• **STATED EXERCISE**: Copy exactly the lines from the start of the data below through the one that carries "operator that adds", and only those.
**********
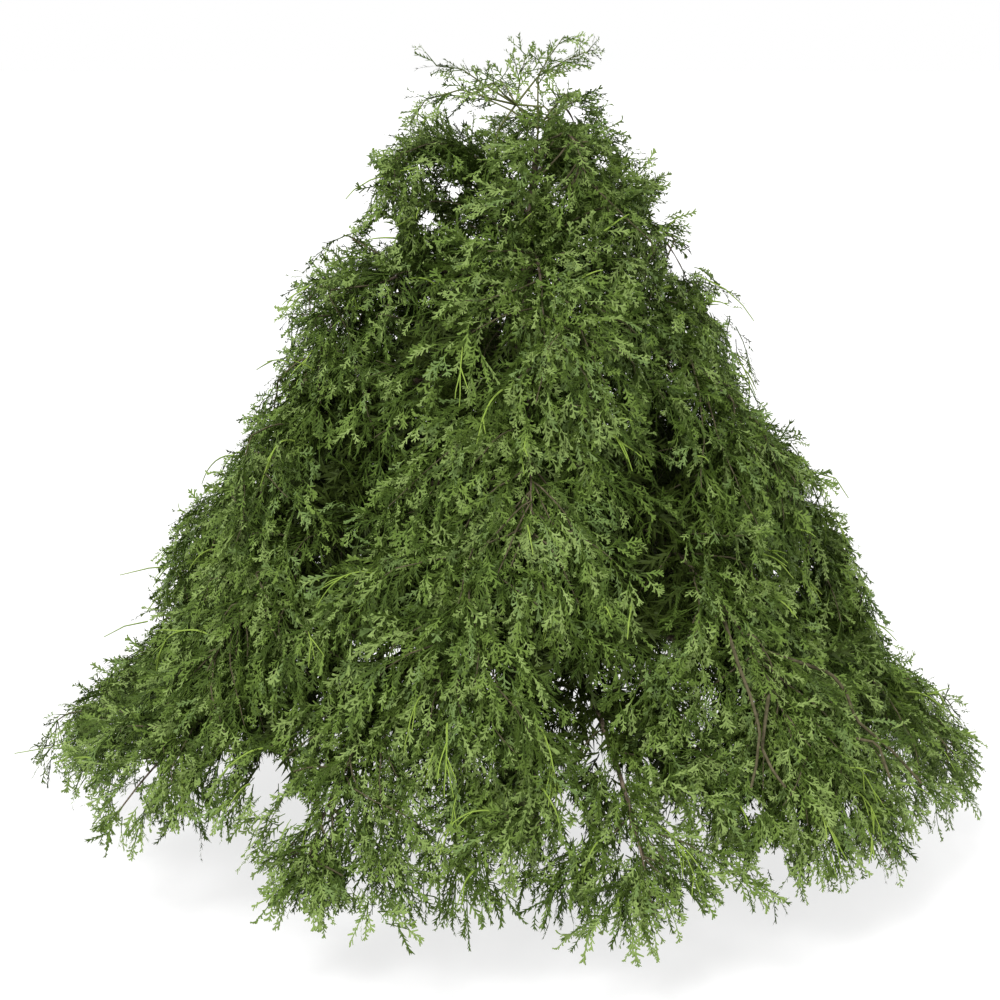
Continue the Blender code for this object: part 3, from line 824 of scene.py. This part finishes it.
def soup_mesh(name, soup):
    mesh = bpy.data.meshes.new(name)
    mesh.vertices.add(len(soup.verts))
    mesh.vertices.foreach_set("co", soup.verts.astype(np.float32).ravel())
    mesh.loops.add(len(soup.faces) * 3)
    mesh.loops.foreach_set("vertex_index", soup.faces.astype(np.int32).ravel())
    mesh.polygons.add(len(soup.faces))
    mesh.polygons.foreach_set("loop_start", np.arange(0, len(soup.faces) * 3, 3, dtype=np.int32))
    mesh.update(calc_edges=True)
    return mesh


def add_pieces(name, soup, material, nodes):
    """Adds a soup as one piece, or as several where it has too many triangles."""
    count = max(1, math.ceil(len(soup.faces) / PIECE_TRIANGLES))
    for i, faces in enumerate(np.array_split(soup.faces, count)):
        title = name if count == 1 else f"{name}_{i + 1}"
        add_piece(soup_mesh(title, compact(soup.verts, faces)), material, nodes)


def feed(tree, socket, value):
    if isinstance(value, Wire):
        tree.links.new(value.socket, socket)
    else:
        socket.default_value = value


def arithmetic(operation, reflected=False):
    """An operator that adds its Math node."""

    def combined(self, other):
        node = self.tree.nodes.new("ShaderNodeMath")
        node.operation = operation
        for socket, value in zip(node.inputs, (other, self) if reflected else (self, other)):
            feed(self.tree, socket, value)
        return Wire(self.tree, node.outputs[0])

    return combined


class Wire:
    """A socket whose arithmetic adds Math nodes."""

    def __init__(self, tree, socket):
        self.tree = tree
        self.socket = socket

    __add__, __radd__ = arithmetic("ADD"), arithmetic("ADD", True)
    __sub__, __rsub__ = arithmetic("SUBTRACT"), arithmetic("SUBTRACT", True)
    __mul__, __rmul__ = arithmetic("MULTIPLY"), arithmetic("MULTIPLY", True)


class Finish:
    """A material that is being built, with one way to add any node."""

    def __init__(self, name):
        self.material = bpy.data.materials.new(name)
        self.material.use_nodes = True
        self.tree = self.material.node_tree
        self.shader = self.tree.nodes["Principled BSDF"]

    def node(self, kind, settings=None, output=0, **sockets):
        made = self.tree.nodes.new(kind)
        for name, value in (settings or {}).items():
            setattr(made, name, value)
        for name, value in sockets.items():
            key = int(name[1:]) if name[0] == "_" else name.replace("_", " ")
            feed(self.tree, made.inputs[key], value)
        return Wire(self.tree, made.outputs[output])

    def set(self, **sockets):
        for name, value in sockets.items():
            feed(self.tree, self.shader.inputs[name.replace("_", " ")], value)

    def place(self):
        return self.node("ShaderNodeTexCoord", output=3)

    def noise(self, scale, detail, vector=None):
        vector = vector or self.place()
        return self.node("ShaderNodeTexNoise", Vector=vector, Scale=scale, Detail=detail, Roughness=0.55)

    def blend(self, factor, first, second):
        settings = {"data_type": "RGBA"}
        return self.node("ShaderNodeMix", settings, output=2, _0=factor, _6=(*first, 1), _7=(*second, 1))

    def between(self, value, low, high):
        """0 below low, 1 above high."""
        return self.node("ShaderNodeMapRange", Value=value, From_Min=low, From_Max=high)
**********
• **THE ANSWER**:
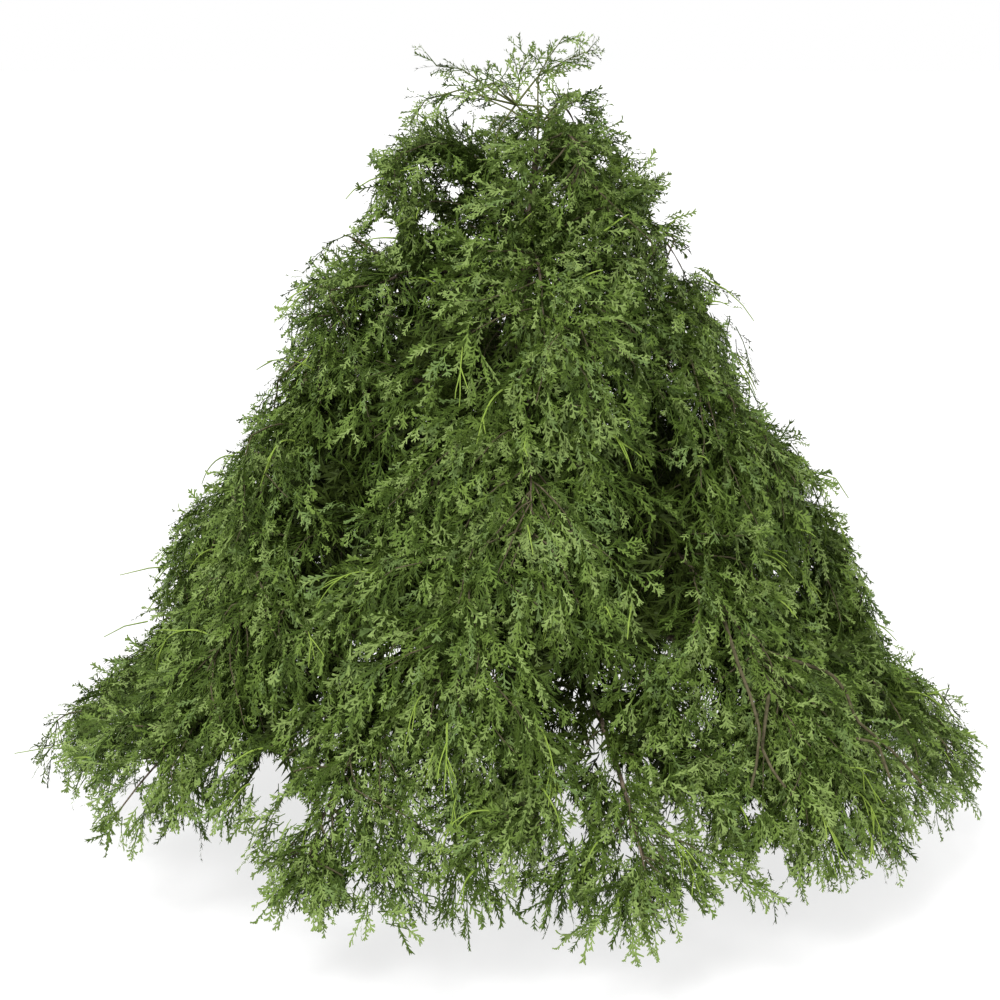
Continue the Blender code for this object: part 3, from line 824 of scene.py. This part finishes it.
def soup_mesh(name, soup):
    mesh = bpy.data.meshes.new(name)
    mesh.vertices.add(len(soup.verts))
    mesh.vertices.foreach_set("co", soup.verts.astype(np.float32).ravel())
    mesh.loops.add(len(soup.faces) * 3)
    mesh.loops.foreach_set("vertex_index", soup.faces.astype(np.int32).ravel())
    mesh.polygons.add(len(soup.faces))
    mesh.polygons.foreach_set("loop_start", np.arange(0, len(soup.faces) * 3, 3, dtype=np.int32))
    mesh.update(calc_edges=True)
    return mesh


def add_pieces(name, soup, material, nodes):
    """Adds a soup as one piece, or as several where it has too many triangles."""
    count = max(1, math.ceil(len(soup.faces) / PIECE_TRIANGLES))
    for i, faces in enumerate(np.array_split(soup.faces, count)):
        title = name if count == 1 else f"{name}_{i + 1}"
        add_piece(soup_mesh(title, compact(soup.verts, faces)), material, nodes)


def feed(tree, socket, value):
    if isinstance(value, Wire):
        tree.links.new(value.socket, socket)
    else:
        socket.default_value = value


def arithmetic(operation, reflected=False):
    """An operator that adds its Math node."""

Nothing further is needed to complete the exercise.